Всеволод Емелин. Роптания. – М.: Ракета, 2005, 102 с. (ОсумБез).
Из небольшой заметки об авторе на последней странице обложки: «46 лет. Коренной москвич. Образование – МИИГАиК (геодезия). Имеет сына – аспиранта МИЭМ. Женат. Средства к жизни добывает работой плотником в церкви Успения Пресвятой Богородицы». Я бы добавил сюда, конечно, еще и названия двух недавно вышедших емелинских сборников – «Песни аутсайдера» (издательство «Красный матрос») и «Стихотворения» («Ультра. Культура»).
Тут и впрямь – роптания. Баллады и плачи (особенно трагично звучит следующий: «Плач по поводу неприглашения меня, Вс. Емелина, на «Третий Международный фестиваль–Биеналле поэтов в Москва-2003»). Римейк, баллада о римейке и даже римейк римейка римейка.
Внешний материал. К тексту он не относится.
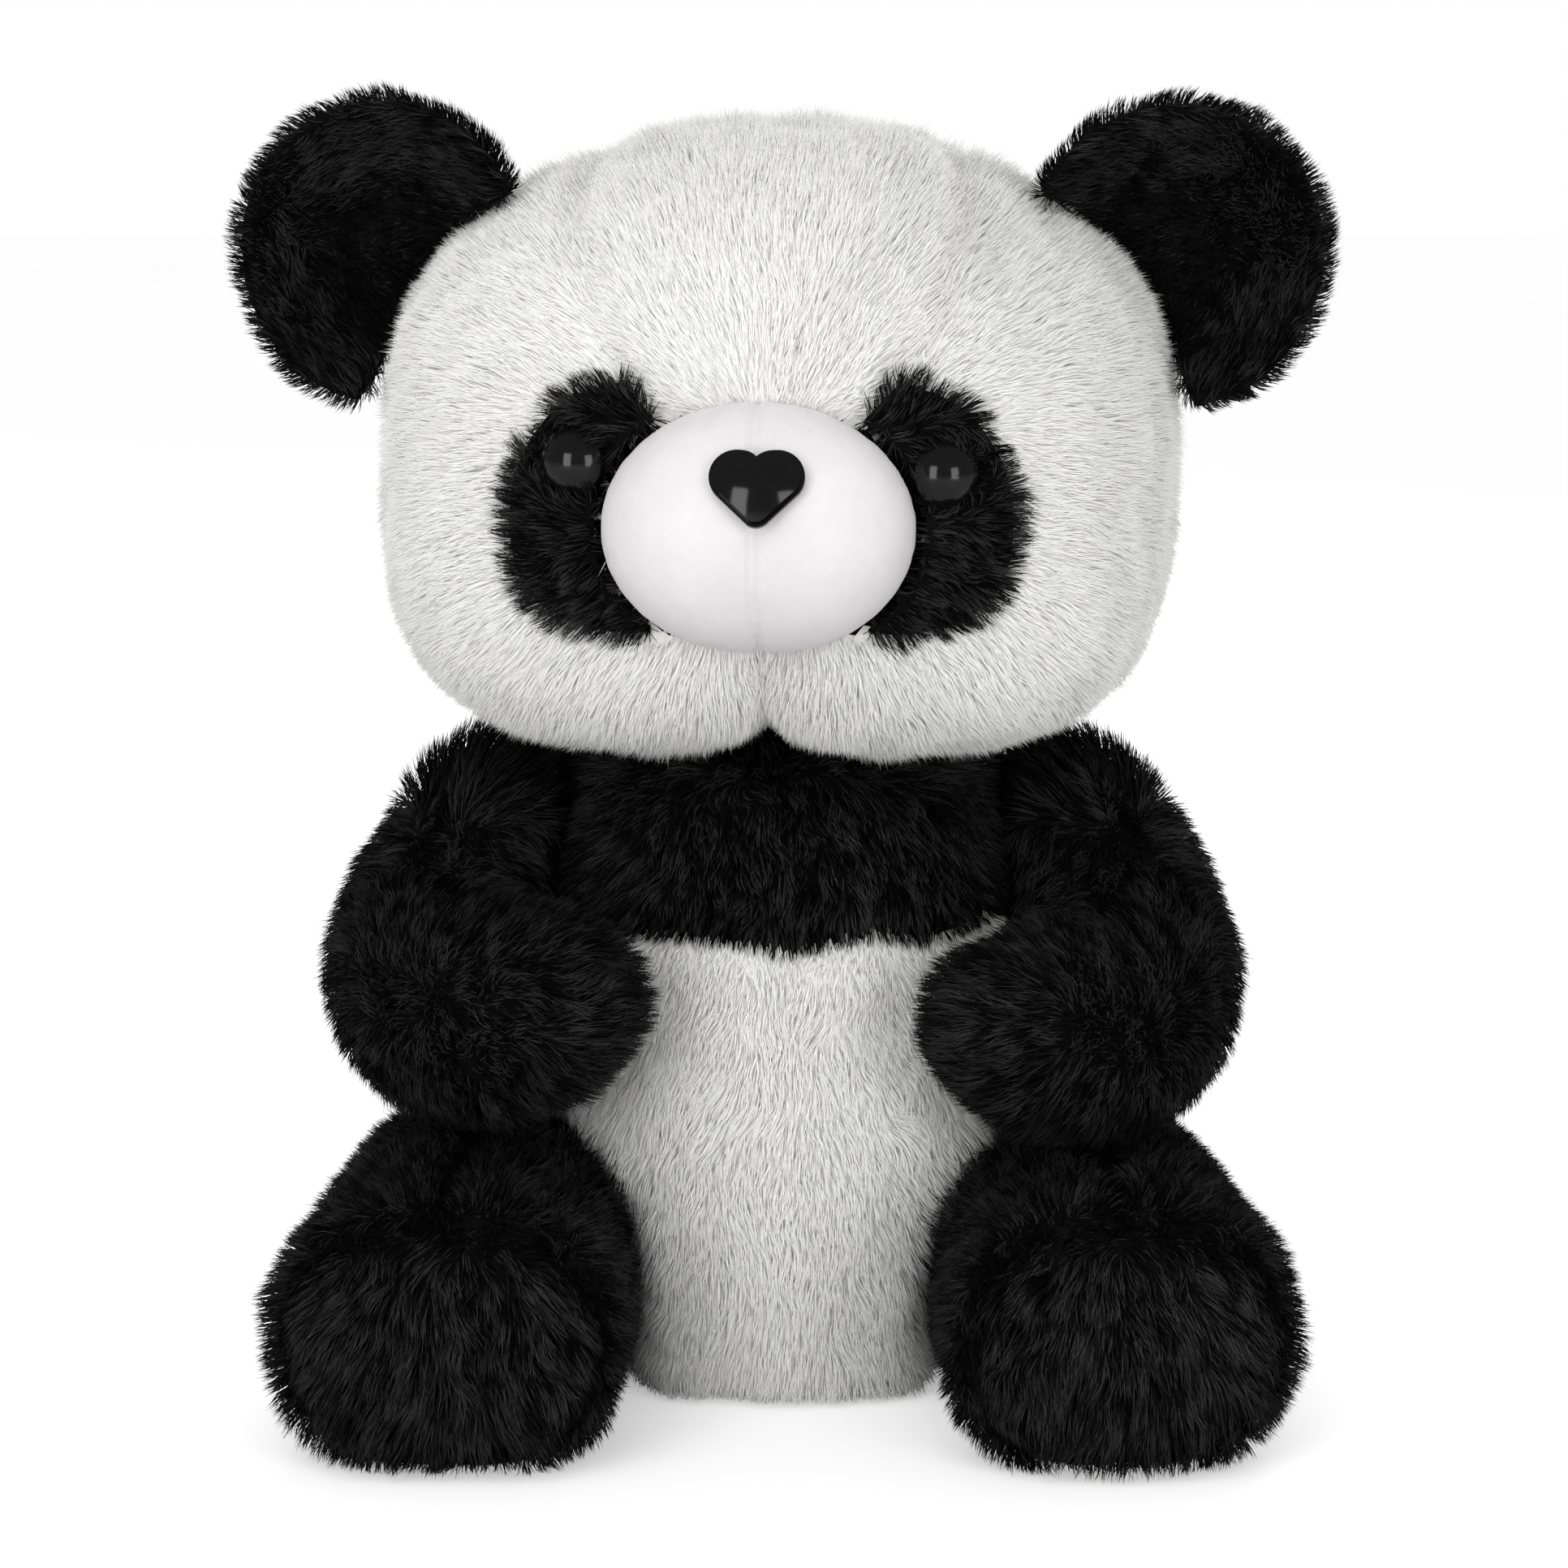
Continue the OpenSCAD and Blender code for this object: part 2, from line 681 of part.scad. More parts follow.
forehead_panel();
left_cheek_panel();
right_cheek_panel();
left_head_back_panel();
right_head_back_panel();
head_stuffing();
left_muzzle_panel();
right_muzzle_panel();
muzzle_stuffing();
nose();
nose_washer();
left_eye_patch();
right_eye_patch();
left_eye();
right_eye();
eye_washers();
left_ear_front();
left_ear_back();
right_ear_front();
right_ear_back();
chest_panel();
belly_panel();
left_upper_back_panel();
right_upper_back_panel();
left_lower_back_panel();
right_lower_back_panel();
base_panel();
body_stuffing();
tail();
care_label();
left_arm_outer_panel();
left_arm_inner_panel();
left_arm_stuffing();
right_arm_outer_panel();
right_arm_inner_panel();
right_arm_stuffing();
left_leg_outer_panel();
left_leg_inner_panel();
left_sole();
left_leg_stuffing();
right_leg_outer_panel();
right_leg_inner_panel();
right_sole();
right_leg_stuffing();
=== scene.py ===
"""Looks of the sitting plush panda: stuffed skins, mesh fur, safety eyes and nose, light and camera."""

import math
from dataclasses import dataclass

import bpy
import numpy as np
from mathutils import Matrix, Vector
from mathutils.bvhtree import BVHTree
from mathutils.kdtree import KDTree

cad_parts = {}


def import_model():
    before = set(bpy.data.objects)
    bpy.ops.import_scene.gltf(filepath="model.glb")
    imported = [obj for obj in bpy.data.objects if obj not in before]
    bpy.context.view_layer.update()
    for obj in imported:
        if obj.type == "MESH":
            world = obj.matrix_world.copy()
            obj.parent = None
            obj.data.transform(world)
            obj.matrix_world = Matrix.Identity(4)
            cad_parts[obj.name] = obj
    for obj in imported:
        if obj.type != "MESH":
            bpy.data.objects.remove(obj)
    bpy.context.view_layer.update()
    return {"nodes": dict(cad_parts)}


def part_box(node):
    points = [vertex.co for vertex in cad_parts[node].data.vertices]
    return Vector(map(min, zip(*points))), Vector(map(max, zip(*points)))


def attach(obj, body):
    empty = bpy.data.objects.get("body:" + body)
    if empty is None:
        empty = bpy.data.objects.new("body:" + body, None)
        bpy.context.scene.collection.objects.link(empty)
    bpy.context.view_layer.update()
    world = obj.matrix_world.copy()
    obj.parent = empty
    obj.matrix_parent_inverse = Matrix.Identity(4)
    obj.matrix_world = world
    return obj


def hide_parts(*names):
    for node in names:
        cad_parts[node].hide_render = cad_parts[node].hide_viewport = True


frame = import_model()

MM = 0.001
DOWN = np.array([0, 0, -1.0])

CAMERA_TARGET = (0.0, 0.024, 0.169)
CAMERA_DISTANCE = 1.45
CAMERA_RISE = 11
CAMERA_ANGLE = 17.9

FLOOR_CLEARANCE = 0.4 * MM
FLOOR_GLOW = 0.44
SIDES = {"left": 1, "right": -1}
FUR_SHARE = 1.0
# Most strands in one mesh: each has 10 triangles
STRANDS_PER_PIECE = 19500
# Share of its length that a strand loses in a seam
SEAM_TRIM = 0.4
# How strongly short strands, deep in the pile in seams, round the eyes and in an ear's hollow, take the
# darker tones: painted shade
DEEP_PILE_PAINTED_SHADE = 2.2
# A strand needs this much free height over its root
PRESSED = 2 * MM
# Reach of the black pile in the gap between the muzzle and an eye patch
PATCH_GAP = 5.5 * MM
# Distance from the middle of an eye at which the pile leans over it the most
EYE_RING = 11 * MM
LABEL_CURL = 2.5 * MM
# A point this far below its neighbours has fallen through a seam
SLIT_DEPTH = 0.4 * MM
# Number of times that a ball's triangles are halved before it is drawn in
BALL_SPLITS = 6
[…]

Каждый, кто впервые читает или слушает Емелина, думает: стеб или не стеб? Он и в самом деле – отморозок, фашист, ваххабит etc. или шутит?
Первое. Поэт никогда не шутит. Пишет, что приходит в голову. Тут как в фотографии: остановись, мгновенье, и не важно, какое ты. Через секунду уже все другое, но слова написаны, фотоснимок сделан, отпираться поздно, улики изданы и отпечатаны.
Второе. Поэт никогда не говорит серьезно. Стихи – не статья, не запись в дневнике, не протокол, не научный отчет. Поэтому все, что сказано в рифму (если, конечно, сказано хорошо, ибо в противном случае мы как раз и имеем: статью, запись в дневнике, протокол и научный отчет) не стоит воспринимать буквально. Там гораздо больше смыслов.
И третье. Виноват читатель. Что читатель хочет видеть – то и видит. Что слушатель хочет слышать – то и слышит. Если зрители считают, что автор «пишет смешно», то смеются не слушая. И не важно им, что читает автор – веселую вещь или грустную.
Здесь, конечно, есть и лукавство. Автор частенько специально прячется под масками – чтоб не разоблачили. А как еще ему защищаться? Сколько раз в сутки человек говорит неправду? Больше, чем вы думаете, кстати. Стихи – всегда неправда.
Так пусть навеет осумасшедшевший безумец человечеству сон золотой.
Вот, скажем, «Римейк», особенно актуальный сейчас (ибо на днях исполнилось десять лет со дня смерти Бродского): «И я тоже входил вместо дикого зверя в клетку, / Загоняли меня, как макаку, менты в обезьянник...». Виктору Куллэ очень не понравились стихи. Потому что Бродский. А ведь здесь тоже никакого стеба. Емелин просто читал Бродского, но жил свою собственную жизнь. У каждого свои и тюрьма, и сума. И уважать надо любые – суму и тюрьму. И любое изгнание. Кому Венеция, кому Мытищи. Кому каналы, кому канавы.
Можно любить и Бродского и Емелина. Можно.
Емелин пишет, как ворожит. Как паук плетет свою паутину. И чем ближе к мухе, тем громче, тем забористей, тем страшнее и притягательнее. Темы – чаще всего остроактуальные. Или как бухал в молодости, или как сгорел на днях модный литературный клуб, или как в Париже иммигранты автомобили жгут (не забыли еще?).
В конце приведу один подлинный шедевр: «Сижу, случайно выживший, / На пятой точке. / А от шахидушки – / Одни кишочки». Так и мы: если выжившие, то случайно, и если безумцы, то осумасшедшевшие. Так, кстати, называется и серия в которой вышла книжка («ОсумБез»), и литературная группа, к которой принадлежит Емелин (Товарищество Мастеров Искусств Осумасшедшевшие Безумцы).
Теперь «юмористическое», как пишет в соседней рецензии Лев Пирогов. Выходных данных в книжке Емелина нет. Точнее, есть, но – совсем другой книги. Забавно, хотя таким образом сборника – ну, скажем, для профессионального библиографа – не существует вовсе. Песни аутсайдера, что тут скажешь.